Karl Rove probably didn’t study the Phelps Clan’s methods. But it’s hard to tell from the way President George W. Bush’s political strategist has transformed political discourse in this country. Rove has done with the Bush presidency as Phelps has done with his anti-homosexual crusade: taken positions that the center sees as extreme, then attack those who react against those positions.

Campaigns no longer run to the center as the conventional wisdom has always dictated. With an evenly divided country, Rove chose to emphasize controversial hot-button issues for the far right (e. g., abortion, same sex marriage) that alienate the center but whip the conservative base into a frenzy and motivate them to go to the polls. With Rove, it’s all about how many of your base can you turn out on election day, not how many in the center can you get to come to your side.

And so it was that in the tight 2004 presidential election the people of southern Ohio decided that Bush should be re-elected over John Kerry. Not, according to exit polls, because Bush was seen as more effective in the war on terror or the war in Iraq. Southern Ohio went for Bush because he was against gay marriage, and a plethora of state constitutional amendments for same sex marriage bans held up and reinforced homosexuality as the great social boogeyman.

As for demonizing the opposition, Bush has demonstrated a mastery not surprising for the reputed loyalty enforcer for his father George H. W. Bush. The Iraq war was sold to America with questionable WMD intelligence reinforced with constant imagery of mushroom clouds and dirty bombs. Critics of the Iraq war were compared to Nazi appeasers. Outrage at Bush’s warrantless wiretapping was met by Bush charging that Democrats don’t want us to listen in on the terrorists.

This is government without consensus, an elbow-your-way-to-the-front approach that cuts the knees out of those who dare speak in opposition. It’s the inevitable fruit of doing the outrageous and casting those who react indignantly as being the “real” extremists.

Monday, October 02, 2006

Extremes in the Cross and the Crescent

Religious extremists make my butt tired.

Pope Benedict quotes an obscure Byzantine emperor who called the Muslim faith evil and one that was spread by the sword. Muslims worldwide failed to hear the "I quote" before the passage, and they riot and burn churches. Then Al Qaeda puts forth a statement that the Pope and the West are "doomed" and that eventually our choice will be "conversion or the sword." Um, didn't that statement just appear to validate the Byzantine's view of Islam? "How dare you say we're violent! Convert or die!" Anyone else see the illogic?

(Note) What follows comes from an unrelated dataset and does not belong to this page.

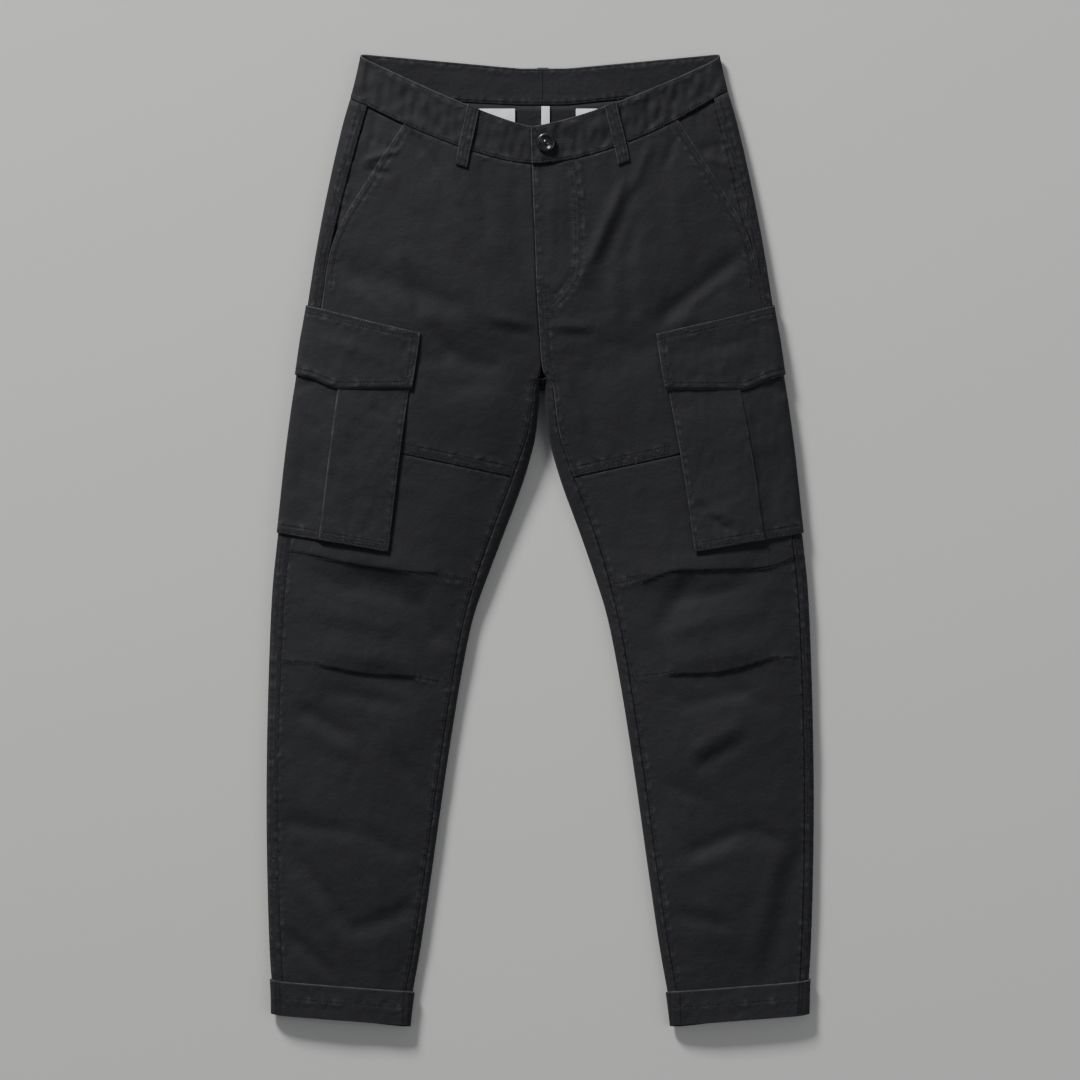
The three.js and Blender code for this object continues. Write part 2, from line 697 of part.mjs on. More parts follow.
function facing(side, front) {
  const points = [];
  const normals = [];
  for (const yInner of FACING_ROWS) {
    const i = front.rows.indexOf(yInner);
    const yOuter = rowOuter(side, yInner);
    const width = Math.abs(innerEnd(side, yInner).x - outerEnd(side, yOuter).x);
    const mouth = Math.max(slantDistance(yInner), MOUTH_MIN);
    const inRoll = rollPoint(side, yOuter, 1 / ROLL_STEPS);
    const shown = [0, 0.33, 0.66].map((share) => topPoint(side, yInner, yOuter, (share * mouth) / width));
    const tucked = slantDistance(yInner) > MOUTH_MIN ? [0, 1, 2] : [1, 2, 3];
    points.push([inRoll, ...shown, ...tucked.map((j) => front.points[i][j])]);
  }
  const grid = { points, normals: gridNormals(points, side) };
  points[0] = points[0].map((p, j) => p.clone().lerp(points[1][j], FACING_TRIM));
  return wall(grid, -CLOTH - GAP, -CLOTH - GAP - BAG_WALL);
}

// Shield behind the fly, across the middle of the front
const SHIELD_DROP = 0.5; // more room under the folds there
function flyShield(right, left) {
  const e = FRONT_COLUMNS;
  const pick = (key, i) => [
    right[key][i][e - 1],
    right[key][i][e],
    left[key][i][e],
    left[key][i][e - 1],
    left[key][i][e - 1].clone().lerp(left[key][i][e - 2], 0.8),
  ];
  const rows = FACING_ROWS.map((yInner) => right.rows.indexOf(yInner));
  const points = rows.map((i) => pick("points", i));
  const normals = rows.map((i) => pick("normals", i));
  points[0] = points[0].map((p, j) => p.clone().lerp(points[1][j], FACING_TRIM));
  const top = -CLOTH - GAP - SHIELD_DROP;
  return wall({ points, normals }, top, top - BAG_WALL);
}

// Belt loop on the front: over the band's top edge, down to below its seam
const FRONT_LOOPS = [
  // side, middle at the top, middle at the bottom
  [-1, -66, -78.5],
  [1, 70, 83.5],
];
const LOOP_BELOW = 0.8; // share of the first row of the front that the loop covers
const LOOP_OFF = [0.5, 1, 1.4, 1, 0.5]; // how far it stands off, a value a row

function readRow(row, x) {
  let j = 0;
  while (j < row.length - 2 && (row[j + 1].x - x) * (row[j].x - x) > 0) j++;
  const t = (x - row[j].x) / (row[j + 1].x - row[j].x);
  return row[j].clone().lerp(row[j + 1], t);
}

function frontLoop(band, front, xTop, xBottom) {
  const bandRows = band.points.slice(0, 3).map((row) => row.slice(BAND_BACK_COLUMNS));
  const below = front.points[0].map((p, j) => p.clone().lerp(front.points[1][j], LOOP_BELOW));
  const rows = [...bandRows, front.points[0], below];
  const points = rows.map((row, i) => {
    const x = mix(xTop, xBottom, i / (rows.length - 1));
    return [x - LOOP_WIDTH / 2, x, x + LOOP_WIDTH / 2].map((at) => readRow(row, at));
  });
  points[0].forEach((p) => (p.y += 1.2));
  const grid = { points, normals: gridNormals(points, -1) };
  return wall(grid, (i) => LOOP_OFF[i] + LOOP_WALL, (i) => LOOP_OFF[i]);
}

// Flat belt loops under the back of the waistband
const BACK_LOOPS = [
  // name, middle, top edge
  ["belt_loop_back", 3, 473],
  ["belt_loop_back_right", -104, 478.5],
  ["belt_loop_back_left", 112, 479],
];
const BACK_LOOP_LENGTH = 54;

function slab(width, length, height, x, yTop, z) {
  const geometry = new THREE.BoxGeometry(width, length, height);
  return geometry.translate(x, yTop - length / 2, z + height / 2);
}

// Lining bags of the back pockets and the bare label, inside the seat
const INSIDE_Z = WAIST_LIFT + CLOTH + 2 * GAP;
const BAG_TOP_Y = 431.5;
const BAG = { width: 128, length: 136, corner: 22 };

function pocketBag(x) {
  const { width, length, corner } = BAG;
  const shape = new THREE.Shape();
  shape.moveTo(0, 0);
  shape.lineTo(0, -length + corner);
  shape.absarc(corner, -length + corner, corner, Math.PI, Math.PI * 1.5, false);
  shape.absarc(width - corner, -length + corner, corner, Math.PI * 1.5, Math.PI * 2, false);
  shape.lineTo(width, 0);
  const options = { depth: BAG_WALL, bevelEnabled: false, curveSegments: 5 };
  const geometry = new THREE.ExtrudeGeometry(shape, options);
  return geometry.translate(x, BAG_TOP_Y, INSIDE_Z);
}

// Button with a raised rim and a small dome in its hollow
const BUTTON_AT = { x: 5.7, y: 396.3 };
const BUTTON_CLEARANCE = 0.6;
function button(band) {
  const r = BUTTON_RADIUS;
  const h = BUTTON_HEIGHT;
  const profile = [
    [0, 0],
    [r * 0.72, 0],
    [r * 0.94, h * 0.24],
    [r, h * 0.5],
    [r * 0.93, h * 0.82],
    [r * 0.8, h],
    [r * 0.66, h * 0.86],
    [r * 0.58, h * 0.5],
    [r * 0.28, h * 0.46],
    [r * 0.18, h * 0.72],
    [0, h * 0.8],
  ].map(([x, y]) => new THREE.Vector2(x, y));
  const geometry = new THREE.LatheGeometry(profile, 28);
  geometry.rotateX(Math.PI / 2);
  const row = band.points[1].slice(-4);
  const seat = readRow(row, BUTTON_AT.x).z + LAP + BUTTON_CLEARANCE;
  return geometry.translate(BUTTON_AT.x, BUTTON_AT.y, seat);
}

const bands = waistbands();
const fronts = {};
for (const [side, hand] of [
  [-1, "right"],
  [1, "left"],
]) {
  const front = frontGrid(side, [...UPPER_ROWS, ...LOWER_ROWS.slice(1)], false);
  const back = backGrid(side);
  fronts[hand] = front;
  add("front_" + hand, wall(frontGrid(side, UPPER_ROWS), 0, -CLOTH), twill);
  add("leg_front_" + hand, wall(frontGrid(side, LOWER_ROWS), 0, -CLOTH), twill);
  add("back_" + hand, wall(back, 0, -CLOTH), twill);
  add("hip_pocket_facing_" + hand, facing(side, front), twill);
  add("cargo_pocket_" + hand, cargoPocket(side, front), twill);
  add("cargo_flap_" + hand, cargoFlap(side, front), twill);
  add("hem_" + hand, hem(side, front, back), twill);
  const [, xTop, xBottom] = FRONT_LOOPS.find((row) => row[0] === side);
  add("belt_loop_front_" + hand, frontLoop(bands[hand], front, xTop, xBottom), twill);
}
add("fly_shield", flyShield(fronts.right, fronts.left), twill);
for (const [name, x, yTop] of BACK_LOOPS) {
  add(name, slab(LOOP_WIDTH, BACK_LOOP_LENGTH, LOOP_WALL, x, yTop, 0), twill);
}
add("back_pocket_bag_right", pocketBag(-153), lining);
add("back_pocket_bag_left", pocketBag(36), lining);
add("label", slab(8.2, 42, 0.8, 5.6, 434, INSIDE_Z), lining);
add("button", button(bands.left), plastic);

export default trousers;
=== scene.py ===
# %% [markdown]
# # Cargo trousers, laid flat
# A pair of cotton twill trousers lies on a table, front up. Each panel in the
# frame is a closed wall. Here it becomes thin cloth: its outer layer is taken
# as a grid, smoothed, creased and sewn with real stitches.

# %% Load the frame
import bmesh
import bpy
import numpy as np
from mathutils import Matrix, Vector, noise
from mathutils.bvhtree import BVHTree
from mathutils.kdtree import KDTree


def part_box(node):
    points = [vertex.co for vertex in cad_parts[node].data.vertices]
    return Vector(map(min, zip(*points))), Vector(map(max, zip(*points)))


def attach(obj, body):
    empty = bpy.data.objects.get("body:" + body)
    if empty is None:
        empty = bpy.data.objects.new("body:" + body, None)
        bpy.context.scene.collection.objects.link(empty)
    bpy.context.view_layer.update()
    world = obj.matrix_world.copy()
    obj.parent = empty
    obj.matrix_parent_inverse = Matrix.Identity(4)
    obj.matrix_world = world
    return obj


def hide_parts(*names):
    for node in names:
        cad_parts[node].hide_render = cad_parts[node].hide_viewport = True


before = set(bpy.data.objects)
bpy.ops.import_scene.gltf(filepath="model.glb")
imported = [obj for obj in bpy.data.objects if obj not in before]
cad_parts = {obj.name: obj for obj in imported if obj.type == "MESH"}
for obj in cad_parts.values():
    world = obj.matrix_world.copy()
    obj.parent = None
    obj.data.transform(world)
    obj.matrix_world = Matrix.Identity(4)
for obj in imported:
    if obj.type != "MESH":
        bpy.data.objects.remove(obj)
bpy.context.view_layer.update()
MM = 0.001

# %% [markdown]
# ## Camera and light
# The photograph looks straight down, with the waist at the top of the picture.
# A long lens far above keeps the outline true. The picture is 1080 mm wide at
# the height where the trousers are widest. One large soft lamp comes from the
# upper left, low enough for folds to show, and a weaker one fills the rest.

# %% Camera, lights and floor
CAMERA_HEIGHT = 8.0
PICTURE_WIDTH = 1.08
WIDEST_HEIGHT = 0.010


def add_object(name, data):
    """An object in the scene, at the origin."""
    thing = bpy.data.objects.new(name, data)
    bpy.context.collection.objects.link(thing)
    return thing


camera = add_object("camera", bpy.data.cameras.new("camera"))
camera.data.lens = camera.data.sensor_width * (CAMERA_HEIGHT - WIDEST_HEIGHT) / PICTURE_WIDTH
camera.location = (0, 0, CAMERA_HEIGHT)
camera.data.clip_end = 20
bpy.context.scene.camera = camera


def area_lamp(name, place, size, watts):
    """A square lamp that points at the middle of the trousers."""
    lamp = add_object(name, bpy.data.lights.new(name, "AREA"))
    lamp.data.size = size
    lamp.data.energy = watts
    lamp.location = place
    lamp.rotation_euler = (-Vector(place)).to_track_quat("-Z", "Y").to_euler()


area_lamp("key", (-2.4, 4.4, 2.5), 1.2, 440)
area_lamp("fill", (2.8, -0.8, 3.0), 2.5, 30)

world = bpy.data.worlds.new("studio")
world.use_nodes = True
world.node_tree.nodes["Background"].inputs["Color"].default_value = (0.9, 0.93, 1.0, 1)
world.node_tree.nodes["Background"].inputs["Strength"].default_value = 0.2
bpy.context.scene.world = world

# %% [markdown]
# ## Materials
# A colour is written as it looks on a screen and turned to linear light. One
# function adds a node, sets it and links it. Another mixes two colours.

# %% Colour and node helpers
def linear(hex_colour):
    """Screen colour such as #28292e to the linear values that a shader takes."""
    channels = [int(hex_colour[i : i + 2], 16) / 255 for i in (1, 3, 5)]
    return [c / 12.92 if c <= 0.04045 else ((c + 0.055) / 1.055) ** 2.4 for c in channels] + [1]


def add_node(tree, kind, inputs=None, **settings):
    """A node with its settings, and its inputs set to values or linked to sockets."""
    node = tree.nodes.new(kind)
    for name, value in settings.items():
        setattr(node, name, value)
    for name, value in (inputs or {}).items():
        if isinstance(value, bpy.types.NodeSocket):
            tree.links.new(value, node.inputs[name])
        else:
            node.inputs[name].default_value = value
    return node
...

Yet some Christians seem bent on proving Rosie O'Donnell right. While I plow through a flurry of forwarded e-mails calling on everyone to send a Christmas card to the ACLU and bury them in mail, I read about Christian Zionism (which in part holds that the establishment of Israel is part of Biblical prophecy) and its support by GOP head Ken Mehlman and Sen. Rick Santorum. It was Santorum, speaking in July at the Christians United for Israel (CUFI) first Washington-Israel summit, who invoked this belief in a call to stop negotiating with Iran and take action against it. CUFI is a newly formed political organization that tells its members that supporting Israel's expansionist policies is "a Biblical imperative." CUFI was founded by John Hagee, the head of the 18,000 person Cornerstone Church in San Antonio who believes that "a nuclear showdown with Iran is a certainty."

No wonder I often feel like I'm walking between two big rabid dogs, hoping neither of them takes notice of me and decides to bite.